I too was a weekend warrior at one time. I spent Four years as a Army Reservist before I decided to join Active Duty Marine Corps. Back in my day they didn’t activate the reservist like they do today. So we never even got to see active duty. The underlining factor that makes you a veteran is when you spend 180 or more on active duty straight time. Then you qualify in the eyes of uncle Sam as a Veteran. I loved every minute of being in the Marines active duty. I served during the Gulf War in 91. I often heard as a reservist that we didn’t count…. So I made a change and Joined the Marine Corps which by the way wouldn’t initially take me with just a GED. But since I had my foot in the door as a reservist in Army, the Marines allowed me to join. Though, I had to go through Boot camp again with them, I enjoyed every minute of it.
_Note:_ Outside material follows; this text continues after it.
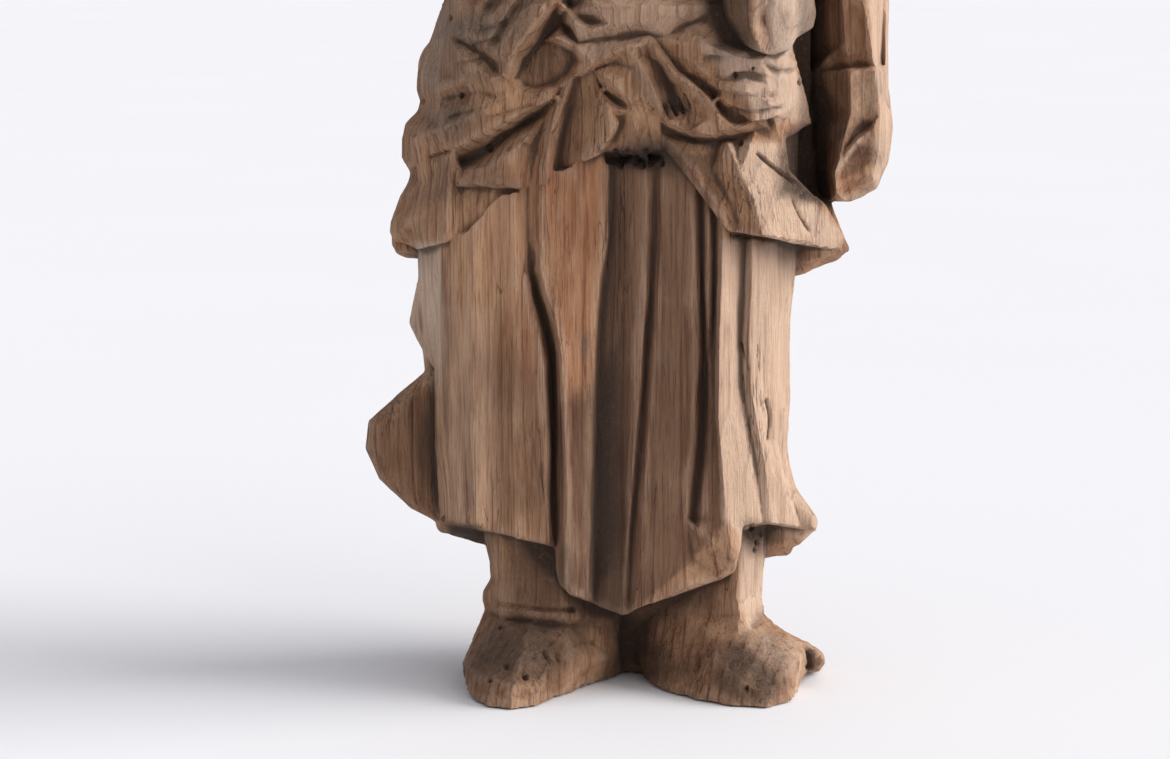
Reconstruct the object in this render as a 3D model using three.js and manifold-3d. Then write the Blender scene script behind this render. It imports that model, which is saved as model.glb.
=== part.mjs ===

yes u are a real family and i thank u and your hasband for what you guys are doing for our counry and i do think you are. I thank u
It’s simple, you can’t be a part time Marine. Either you are or you aren’t, it’s unfair for the real Marines that do this everyday. They have families too but yet they chose to serve full time, so why should we feel sympathy for them? If they want the respect then they should earn it. If he is tired of being looked down upon maybe he should go active duty and then go reserves. Military wife’s have the easiest job by the way. It makes me furious when you people use that term. You don’t go out on patrols, you don’t endure the pain of seeing your buddies pass away. All you simply do is wait with a piece of paper at the end of deployments that reads “welcome home” as if that solves problems. You have no special privilege as any other wife. You’re just another regular civilian wife!!